The African Commission on Human and People’s Rights explicitly calls on member states, including Cameroon, to protect sexual and gender minorities in accordance with the African Charter and has urged governments to protect people from violence based on sexual orientation and gender identity, and to bring attackers to justice.
“Cameroon’s criminalization of same-sex relations not only violates its obligations under national and international law but condones an atmosphere of violence and hate against LGBTI people,” said Alice Nkom, a prominent Cameroonian human rights lawyer and LGBTI activist.

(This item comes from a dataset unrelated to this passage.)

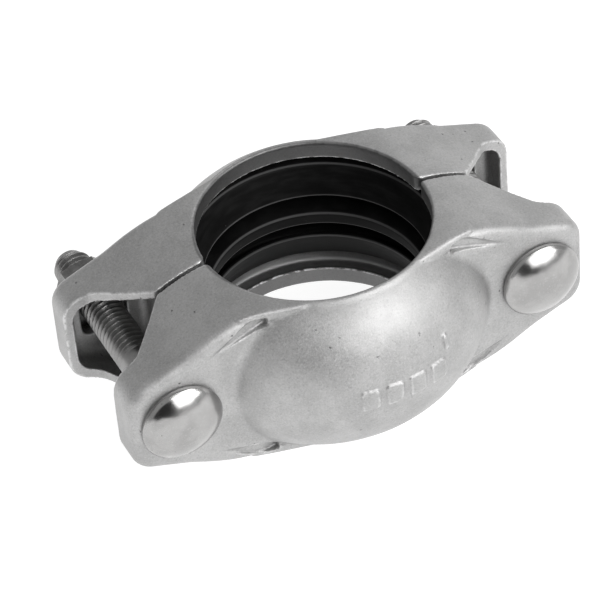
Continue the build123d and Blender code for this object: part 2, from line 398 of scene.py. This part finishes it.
def cast_copy(node, body, name, material):
    """A cast version of a CAD node: soft edges and a slightly uneven surface."""
    made = bpy.data.objects.new(name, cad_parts[node].data.copy())
    bpy.context.scene.collection.objects.link(made)
    remesh = made.modifiers.new("remesh", "REMESH")
    remesh.mode = "VOXEL"
    remesh.voxel_size = VOXEL
    smooth = made.modifiers.new("smooth", "SMOOTH")
    smooth.factor = 0.5
    smooth.iterations = 2
    for label, size, strength in (("swell", 8 * MM, 0.12 * MM), ("grit", 1.6 * MM, 0.02 * MM)):
        wave = made.modifiers.new(label, "DISPLACE")
        wave.texture = cloud_texture(f"{name}_{label}", size)
        wave.texture_coords = "LOCAL"
        wave.strength = strength
        wave.mid_level = 0.5
    apply_modifiers(made)
    made.data.calc_loop_triangles()
    triangles = len(made.data.loop_triangles)
    if triangles > MAX_TRIANGLES:
        thin = made.modifiers.new("thin", "DECIMATE")
        thin.ratio = MAX_TRIANGLES / triangles
        apply_modifiers(made)
    low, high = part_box(node)
    points = np.empty(len(made.data.vertices) * 3, np.float32)
    made.data.vertices.foreach_get("co", points)
    points = np.clip(points.reshape(-1, 3), np.array(low), np.array(high))
    made.data.vertices.foreach_set("co", points.ravel())
    made.data.polygons.foreach_set("use_smooth", [True] * len(made.data.polygons))
    made.data.materials.clear()
    made.data.materials.append(material)
    made.data.update()
    store_curve(made, reach=4)
    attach(made, body)
    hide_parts(node)


def rings_to_mesh(rings, count):
    """Vertices and faces of a closed skin over rings of count points, with a point at each end."""
    vertices = [point for ring in rings for point in ring]
    faces = []
    for row in range(len(rings) - 1):
        for i in range(count):
            j = (i + 1) % count
            a, b = row * count, (row + 1) * count
            faces.append((a + i, a + j, b + j, b + i))
    for row, flip in ((0, True), (len(rings) - 1, False)):
        ring = np.array(rings[row])
        vertices.append(tuple(ring.mean(axis=0)))
        tip = len(vertices) - 1
        for i in range(count):
            j = (i + 1) % count
            a, b = row * count + i, row * count + j
            faces.append((tip, b, a) if flip else (tip, a, b))
    return vertices, faces


def thread_height(share):
    """Height of the thread, from 0 at the root to 1 at the crest, at a share of the pitch."""
    share = share % 1.0
    return min(1.0, max(0.0, (0.5 - abs(share - 0.5)) * FLANK_SLOPE - ROOT_FLAT))


def neck_radius(angle):
    """Distance to the side of the neck, a rounded rectangle, at an angle from its long side."""
    c, t = abs(math.cos(angle)), abs(math.sin(angle))
    side = min(NECK_HALF_LENGTH / max(c, 1e-9), NECK_HALF_WIDTH / max(t, 1e-9))
    x, z = NECK_HALF_LENGTH - NECK_CORNER, NECK_HALF_WIDTH - NECK_CORNER
    along = x * c + z * t
    corner = along + math.sqrt(max(0.0, along ** 2 - x ** 2 - z ** 2 + NECK_CORNER ** 2))
    in_corner = side * c > x and side * t > z
    return corner if in_corner else side


def track_bolt(name, centre_x, material, phase, seed):
    """A bolt with a domed head, a square-cornered neck and a rolled right-hand thread."""
    count = 60
    angles = [TAU * i / count for i in range(count)]
    random = np.random.default_rng(seed)
    wobble = random.uniform(0, TAU, 4)
    rings = []

    def ring(y, radius):
        points = []
        for angle in angles:
            r = radius(angle) if callable(radius) else radius
            points.append((centre_x + r * math.sin(angle), y, r * math.cos(angle)))
        rings.append(points)

    # Domed head: an arc through the crown and the rim
    drop = HEAD_HEIGHT - HEAD_RIM
    sphere = (HEAD_RADIUS ** 2 + drop ** 2) / (2 * drop)
    crown_y = -EAR_FACE - HEAD_HEIGHT
    half_angle = math.asin((HEAD_RADIUS - 0.45 * MM) / sphere)
    for i in range(1, 25):
        a = half_angle * i / 24
        r = sphere * math.sin(a)
        y = crown_y + sphere * (1 - math.cos(a))
        ring(y, r)
    rim_y = -EAR_FACE - HEAD_RIM
    ring(rim_y - 0.02 * MM, HEAD_RADIUS - 0.20 * MM)
    ring(rim_y + 0.12 * MM, HEAD_RADIUS - 0.06 * MM)

    def rough_rim(angle):
        waves = sum(math.sin((k + 3) * angle + w) / (k + 3) for k, w in enumerate(wobble))
        return HEAD_RADIUS - 0.03 * MM + 0.03 * MM * waves

    ring(rim_y + 0.35 * MM, rough_rim)
    ring(-EAR_FACE - 0.45 * MM, rough_rim)
    ring(-EAR_FACE - 0.15 * MM, HEAD_RADIUS - 0.12 * MM)
    ring(-EAR_FACE, HEAD_RADIUS - 0.35 * MM)
    ring(-EAR_FACE, lambda a: neck_radius(a - math.pi / 2))
    ring(-EAR_FACE + NECK_DEPTH - 0.6 * MM, lambda a: neck_radius(a - math.pi / 2))
    ring(-EAR_FACE + NECK_DEPTH, lambda a: neck_radius(a - math.pi / 2) - 0.5 * MM)
    ring(-EAR_FACE + NECK_DEPTH, THREAD_RADIUS)
    steps = 8
    for i in range(1, steps):
        y = -EAR_FACE + NECK_DEPTH + (THREAD_START + EAR_FACE - NECK_DEPTH) * i / steps
        ring(y, THREAD_RADIUS)
    end_y = BOLT_END - POINT_LENGTH
    rows = int((end_y - THREAD_START) / (THREAD_PITCH / 16))
    for i in range(rows + 1):
        y = THREAD_START + (end_y - THREAD_START) * i / rows
        fade_in = min(1.0, (y - THREAD_START) / (1.2 * THREAD_PITCH))
        fade_out = min(1.0, (end_y - y) / (0.6 * THREAD_PITCH))

        def threaded(angle, y=y, fade_in=fade_in, fade_out=fade_out):
            height = thread_height(y / THREAD_PITCH - angle / TAU + phase)
            root = THREAD_ROOT + (THREAD_RADIUS - THREAD_ROOT) * (1 - fade_in)
            return root + (THREAD_RADIUS - root) * height * fade_out

        ring(y, threaded)
    ring(end_y + 0.35 * MM, THREAD_ROOT - 0.12 * MM)
    ring(end_y + 0.75 * MM, POINT_RADIUS + 0.28 * MM)
    ring(BOLT_END - 0.05 * MM, POINT_RADIUS)
    ring(BOLT_END, POINT_RADIUS - 0.35 * MM)
    vertices, faces = rings_to_mesh(rings, count)
    return new_object(name, vertices, faces, material, 40)


def hex_nut(name, centre_x, turn, material):
    """A hex nut with chamfered corners and a countersunk bore, turned by degrees."""
    count = 96
    turned = math.radians(turn + 30)
    inner_y = EAR_FACE + NUT_GAP
    outer_y = inner_y + NUT_HEIGHT
    corner = NUT_APOTHEM / math.cos(math.pi / 6)
    rings = []

    def ring(y, limit):
        points = []
        for i in range(count):
            angle = TAU * i / count
            side = (angle + math.pi / 6) % (math.pi / 3) - math.pi / 6
            r = min(NUT_APOTHEM / math.cos(side), limit)
            a = angle + turned
            points.append((centre_x + r * math.sin(a), y, r * math.cos(a)))
        rings.append(points)

    ring(inner_y, NUT_BORE)
    ring(inner_y, NUT_APOTHEM - 0.5 * MM)
    chamfer = [(0.0, 0.72), (0.06, 0.60), (0.18, 0.36), (0.32, 0.12), (0.44, 0.0)]
    for depth, cut in chamfer:
        ring(inner_y + depth * MM, corner - cut * MM)
    for depth, cut in reversed(chamfer):
        ring(outer_y - depth * MM, corner - cut * MM)
    ring(outer_y, NUT_APOTHEM - 0.5 * MM)
    ring(outer_y, NUT_BORE + 0.4 * MM)
    ring(outer_y - 0.4 * MM, NUT_BORE)
    vertices = [point for points in rings for point in points]
    faces = []
    total = len(rings)
    for row in range(total):
        below = (row + 1) % total
        for i in range(count):
            j = (i + 1) % count
            faces.append((row * count + i, row * count + j, below * count + j, below * count + i))
    return new_object(name, vertices, faces, material, 30)


def round_corners(points, radii, steps=5):
    """A closed outline with its corners rounded, as a list of points."""
    out = []
    total = len(points)
    for i, (x, z) in enumerate(points):
        before = Vector(points[i - 1]) - Vector((x, z))
        after = Vector(points[(i + 1) % total]) - Vector((x, z))
        reach = min(radii[i], before.length * 0.45, after.length * 0.45)
        if reach < 1e-6:
            out.append((x, z))
            continue
        start = Vector((x, z)) + before.normalized() * reach
        end = Vector((x, z)) + after.normalized() * reach
        for k in range(steps + 1):
            t = k / steps
            p = start * (1 - t) ** 2 + Vector((x, z)) * 2 * t * (1 - t) + end * t ** 2
            out.append((p.x, p.y))
    return out


def gasket_ring(name, material):
    """The C-shaped gasket: two sealing lips, a centre rib and a curved back."""
    upper = [
        (33.0, 13.4, 0.4), (32.2, 14.2, 0.4), (29.8, 14.2, 0.4), (29.0, 13.7, 0.5),
        (26.4, 6.3, 0.35), (27.3, 5.9, 0.4), (30.0, 10.5, 1.0), (32.4, 10.5, 0.7),
        (33.2, 8.9, 0.8), (33.2, 3.1, 1.0), (32.0, 1.9, 1.0), (25.9, 1.9, 0.4), (25.4, 1.3, 0.4),
    ]
    lower = [(r, -z, round_) for r, z, round_ in reversed(upper)]
    back = []
    steps = 18
    centre = GASKET_RADIUS - GASKET_BACK_ROUND
    for i in range(1, steps):
        z = -GASKET_SIDE + 2 * GASKET_SIDE * i / steps
        back.append((centre + math.sqrt(GASKET_BACK_ROUND ** 2 - z ** 2), z, 0.0))
    outline = upper + lower + back
    section = round_corners([(r, z) for r, z, _ in outline], [x for _, _, x in outline])
    count = 240
    vertices, faces = [], []
    size = len(section)
    for i in range(count):
        angle = TAU * i / count
        drift = 0.05 * math.sin(2 * angle + 0.7) + 0.03 * math.sin(5 * angle + 2.0)
        for r, z in section:
            free = max(0.0, min(1.0, (30.5 - r) / 3.0))
            shift = drift * free
            vertices.append((
                (r + 0.5 * shift) * MM * math.cos(angle),
                (r + 0.5 * shift) * MM * math.sin(angle),
                (z + shift) * MM,
            ))
    for i in range(count):
        j = (i + 1) % count
        for k in range(size):
            n = (k + 1) % size
            faces.append((i * size + k, j * size + k, j * size + n, i * size + n))
    return new_object(name, vertices, faces, material, 40)


# ---------------------------------------------------------------- the object

steel = cast_steel()
cast_copy("housing_front", "front_half", "front_housing_cast", steel)
cast_copy("housing_back", "back_half", "back_housing_cast", steel)

bright = bolt_steel()
dull = nut_steel()
# Side, bolt centre, turn of the nut in degrees, phase of the thread, seed for the head's rim
fasteners = (
    ("left", -BOLT_X, 18.25, 0.35, 3),
    ("right", BOLT_X, 8.0, 0.8, 8),
)
for side, centre_x, turn, phase, seed in fasteners:
    bolt = track_bolt(f"{side}_bolt_turned", centre_x, bright, phase, seed)
    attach(bolt, "front_half")
    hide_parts(f"bolt_{side}")
    nut = hex_nut(f"{side}_nut_milled", centre_x, turn, dull)
    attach(nut, f"{side}_nut")
    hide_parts(f"nut_{side}")

seal = gasket_ring("gasket_moulded", rubber())
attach(seal, "seal")
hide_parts("gasket")


# ---------------------------------------------------------------- stage, lights and camera

def floor_material():
    """A pale light table: it glows a little, so the ground under the part stays pale."""
    made = bpy.data.materials.new("pale_floor")
    made.use_nodes = True
    shader = made.node_tree.nodes["Principled BSDF"]
    shader.inputs["Base Color"].default_value = grey(0.35)
    shader.inputs["Roughness"].default_value = 0.9
    shader.inputs["Specular IOR Level"].default_value = 0.1
    shader.inputs["Emission Color"].default_value = grey(1.0)
    shader.inputs["Emission Strength"].default_value = 0.90
    return made


floor_half = 3.0
floor_z = cad_low.z - 0.02 * MM
corners = [
    (-floor_half, -floor_half),
    (floor_half, -floor_half),
    (floor_half, floor_half),
    (-floor_half, floor_half),
]
floor = new_object(
    "floor",
    [(x, y, floor_z) for x, y in corners],
    [(0, 1, 2, 3)],
    floor_material(),
)


def area_light(name, direction, distance, width, height, power):
    """A soft box that faces the object from a direction."""
    data = bpy.data.lights.new(name, "AREA")
    data.shape = "RECTANGLE"
    data.size = width
    data.size_y = height
    data.energy = power
    lamp = bpy.data.objects.new(name, data)
    bpy.context.scene.collection.objects.link(lamp)
    away = Vector(direction).normalized()
    lamp.location = away * distance
    lamp.rotation_mode = "QUATERNION"
    lamp.rotation_quaternion = away.to_track_quat("Z", "Y")


area_light("key_box", (0.33, -0.73, 0.54), distance=0.8, width=0.80, height=0.55, power=4.7)
area_light("back_box", (0.80, 0.45, 0.50), distance=1.2, width=1.2, height=1.0, power=1.9)

# A studio of even light, with the dark room showing low down in front
world = bpy.data.worlds.new("studio")
world.use_nodes = True
nodes, links = world.node_tree.nodes, world.node_tree.links
facing = nodes.new("ShaderNodeVectorMath")
facing.operation = "DOT_PRODUCT"
links.new(nodes.new("ShaderNodeTexCoord").outputs["Generated"], facing.inputs[0])
dark_side = Vector((-0.28, -0.95, 0.14))
facing.inputs[1].default_value = dark_side.normalized()
darkness = nodes.new("ShaderNodeMapRange")
darkness.interpolation_type = "SMOOTHSTEP"
for field, value in (("From Min", 0.86), ("From Max", 0.95), ("To Min", 0.47), ("To Max", 0.03)):
    darkness.inputs[field].default_value = value
links.new(facing.outputs["Value"], darkness.inputs["Value"])
links.new(darkness.outputs["Result"], nodes["Background"].inputs["Strength"])
nodes["Background"].inputs["Color"].default_value = grey(1.0)
bpy.context.scene.world = world
bpy.context.scene.view_settings.view_transform = "Standard"

azimuth, elevation = math.radians(CAMERA_AZIMUTH), math.radians(CAMERA_ELEVATION)
back = Vector((
    math.sin(azimuth) * math.cos(elevation),
    -math.cos(azimuth) * math.cos(elevation),
    math.sin(elevation),
))
level = Vector((math.cos(azimuth), math.sin(azimuth), 0))
upright = back.cross(level)
roll = math.radians(CAMERA_ROLL)
right = level * math.cos(roll) - upright * math.sin(roll)
up = level * math.sin(roll) + upright * math.cos(roll)
camera_data = bpy.data.cameras.new("camera")
camera_data.sensor_width = 36
camera_data.lens = CAMERA_LENS
camera_data.clip_start = 0.01
camera_data.clip_end = 20
camera = bpy.data.objects.new("camera", camera_data)
bpy.context.scene.collection.objects.link(camera)
place = back * CAMERA_DISTANCE + right * CAMERA_RIGHT + up * CAMERA_UP
turn = Matrix((right, up, back)).transposed().to_4x4()
camera.matrix_world = Matrix.Translation(place) @ turn
bpy.context.scene.camera = camera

Human Rights Watch has previously documented an uptick in police action against LGBTI people in Cameroon. Between February and April 2021, security forces arrested at least 27 people, including a child, for alleged consensual same-sex conduct or gender nonconformity, beating and subjecting some, including three teenagers ages 15 to 17, to forced anal examinations in detention. These examinations, which have no evidentiary value, are recognized by the United Nations special rapporteur on torture as cruel, inhuman or degrading treatment or punishment as a form of ill-treatment that can rise to the level of torture.
Human Rights Watch also documented group attacks against two transgender women in 2021, and against an intersex person in Yaoundé in November.
“LGBTI people are being assaulted, threatened, and humiliated in the street while their attackers go free” Allegrozzi said. “Cameroon’s authorities and security forces should be protecting people, not violating their rights because of their presumed sexuality or gender identity.”